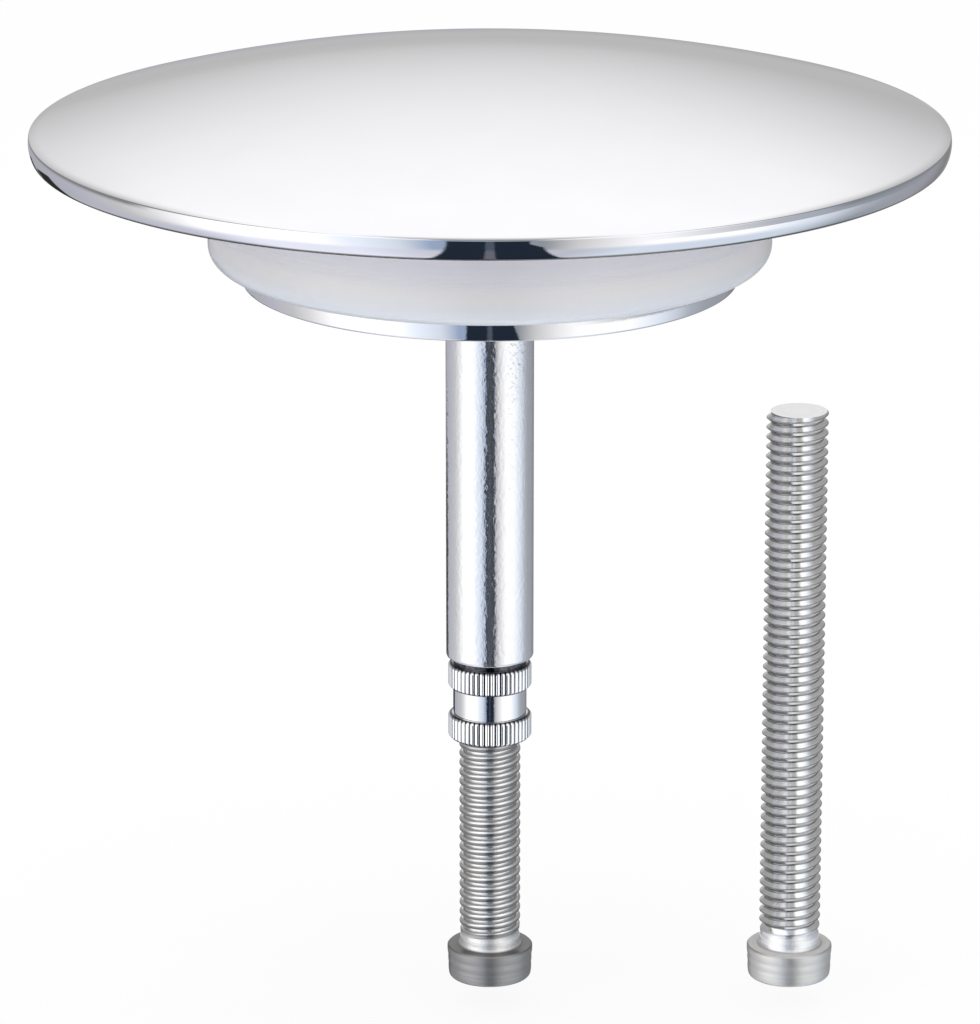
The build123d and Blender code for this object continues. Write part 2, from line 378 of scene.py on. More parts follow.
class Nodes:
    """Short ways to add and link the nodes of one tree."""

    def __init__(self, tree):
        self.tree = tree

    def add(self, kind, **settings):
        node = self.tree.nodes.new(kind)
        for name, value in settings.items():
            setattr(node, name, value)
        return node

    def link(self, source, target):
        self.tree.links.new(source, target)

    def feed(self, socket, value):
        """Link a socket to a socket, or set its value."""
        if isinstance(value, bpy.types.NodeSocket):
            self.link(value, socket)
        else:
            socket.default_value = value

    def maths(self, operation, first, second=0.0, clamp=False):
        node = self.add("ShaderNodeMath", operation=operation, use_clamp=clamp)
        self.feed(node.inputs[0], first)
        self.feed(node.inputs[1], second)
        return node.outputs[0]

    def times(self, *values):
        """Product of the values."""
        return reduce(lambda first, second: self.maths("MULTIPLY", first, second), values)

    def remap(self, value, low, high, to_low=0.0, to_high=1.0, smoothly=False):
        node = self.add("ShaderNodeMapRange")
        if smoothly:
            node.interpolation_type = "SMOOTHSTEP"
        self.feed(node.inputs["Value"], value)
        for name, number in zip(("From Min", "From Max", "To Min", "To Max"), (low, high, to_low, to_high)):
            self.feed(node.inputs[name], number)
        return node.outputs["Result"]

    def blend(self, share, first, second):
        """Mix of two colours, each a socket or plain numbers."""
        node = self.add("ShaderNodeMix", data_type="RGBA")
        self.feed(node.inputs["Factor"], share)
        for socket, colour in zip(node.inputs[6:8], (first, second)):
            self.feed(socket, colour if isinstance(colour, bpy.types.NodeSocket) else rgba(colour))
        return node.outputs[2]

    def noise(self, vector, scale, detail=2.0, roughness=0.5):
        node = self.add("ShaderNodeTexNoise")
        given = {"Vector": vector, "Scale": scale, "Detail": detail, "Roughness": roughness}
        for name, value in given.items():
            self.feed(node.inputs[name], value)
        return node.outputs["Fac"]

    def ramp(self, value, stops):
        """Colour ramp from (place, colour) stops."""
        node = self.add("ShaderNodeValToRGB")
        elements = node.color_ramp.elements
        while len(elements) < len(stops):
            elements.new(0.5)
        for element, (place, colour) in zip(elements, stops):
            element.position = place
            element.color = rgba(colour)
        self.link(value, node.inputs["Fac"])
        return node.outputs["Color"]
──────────
» **PROBLEM STATEMENT**:
Extract all the material, leaving every line as it is.

» **CORRECT RESPONSE**:
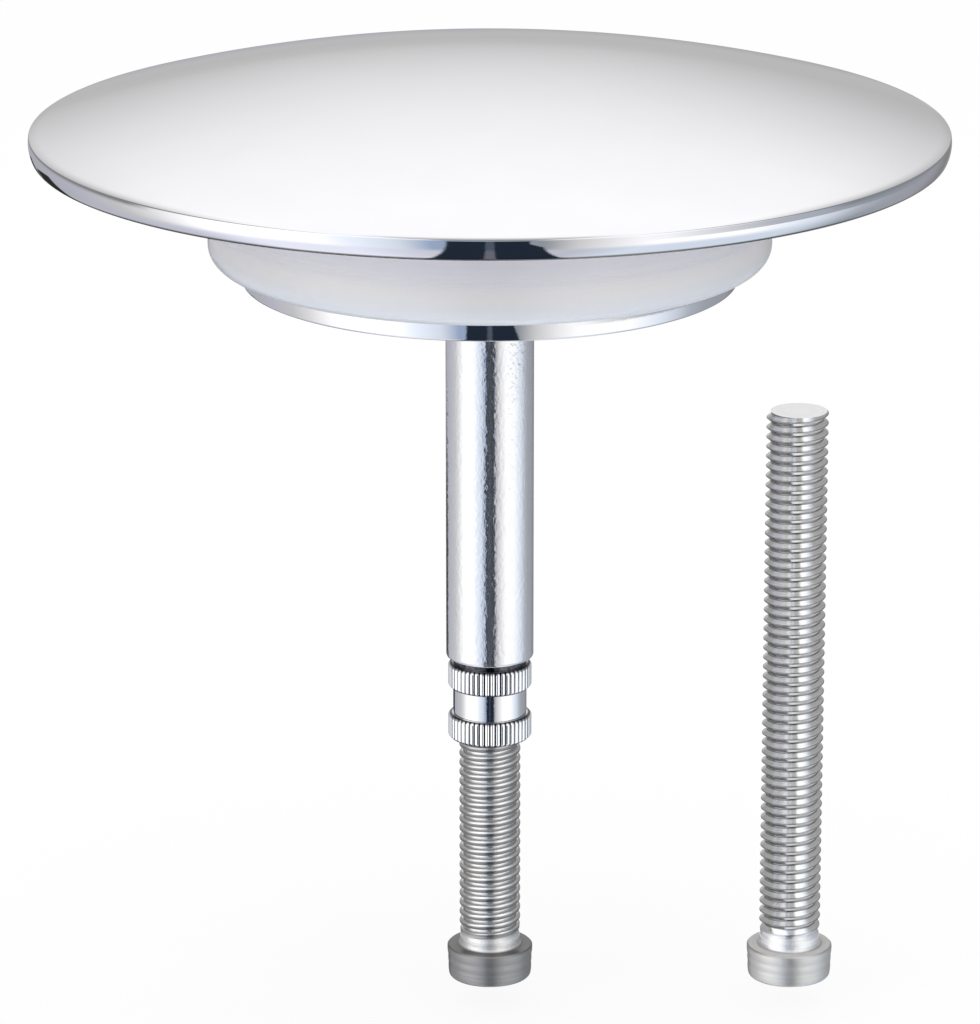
The build123d and Blender code for this object continues. Write part 2, from line 378 of scene.py on. More parts follow.
class Nodes:
    """Short ways to add and link the nodes of one tree."""

    def __init__(self, tree):
        self.tree = tree

    def add(self, kind, **settings):
        node = self.tree.nodes.new(kind)
        for name, value in settings.items():
            setattr(node, name, value)
        return node

    def link(self, source, target):
        self.tree.links.new(source, target)

    def feed(self, socket, value):
        """Link a socket to a socket, or set its value."""
        if isinstance(value, bpy.types.NodeSocket):
            self.link(value, socket)
        else:
            socket.default_value = value

    def maths(self, operation, first, second=0.0, clamp=False):
        node = self.add("ShaderNodeMath", operation=operation, use_clamp=clamp)
        self.feed(node.inputs[0], first)
        self.feed(node.inputs[1], second)
        return node.outputs[0]

    def times(self, *values):
        """Product of the values."""
        return reduce(lambda first, second: self.maths("MULTIPLY", first, second), values)

    def remap(self, value, low, high, to_low=0.0, to_high=1.0, smoothly=False):
        node = self.add("ShaderNodeMapRange")
        if smoothly:
            node.interpolation_type = "SMOOTHSTEP"
        self.feed(node.inputs["Value"], value)
        for name, number in zip(("From Min", "From Max", "To Min", "To Max"), (low, high, to_low, to_high)):
            self.feed(node.inputs[name], number)
        return node.outputs["Result"]

    def blend(self, share, first, second):
        """Mix of two colours, each a socket or plain numbers."""
        node = self.add("ShaderNodeMix", data_type="RGBA")
        self.feed(node.inputs["Factor"], share)
        for socket, colour in zip(node.inputs[6:8], (first, second)):
            self.feed(socket, colour if isinstance(colour, bpy.types.NodeSocket) else rgba(colour))
        return node.outputs[2]

    def noise(self, vector, scale, detail=2.0, roughness=0.5):
        node = self.add("ShaderNodeTexNoise")
        given = {"Vector": vector, "Scale": scale, "Detail": detail, "Roughness": roughness}
        for name, value in given.items():
            self.feed(node.inputs[name], value)
        return node.outputs["Fac"]

    def ramp(self, value, stops):
        """Colour ramp from (place, colour) stops."""
        node = self.add("ShaderNodeValToRGB")
        elements = node.color_ramp.elements
        while len(elements) < len(stops):
            elements.new(0.5)
        for element, (place, colour) in zip(elements, stops):
            element.position = place
            element.color = rgba(colour)
        self.link(value, node.inputs["Fac"])
        return node.outputs["Color"]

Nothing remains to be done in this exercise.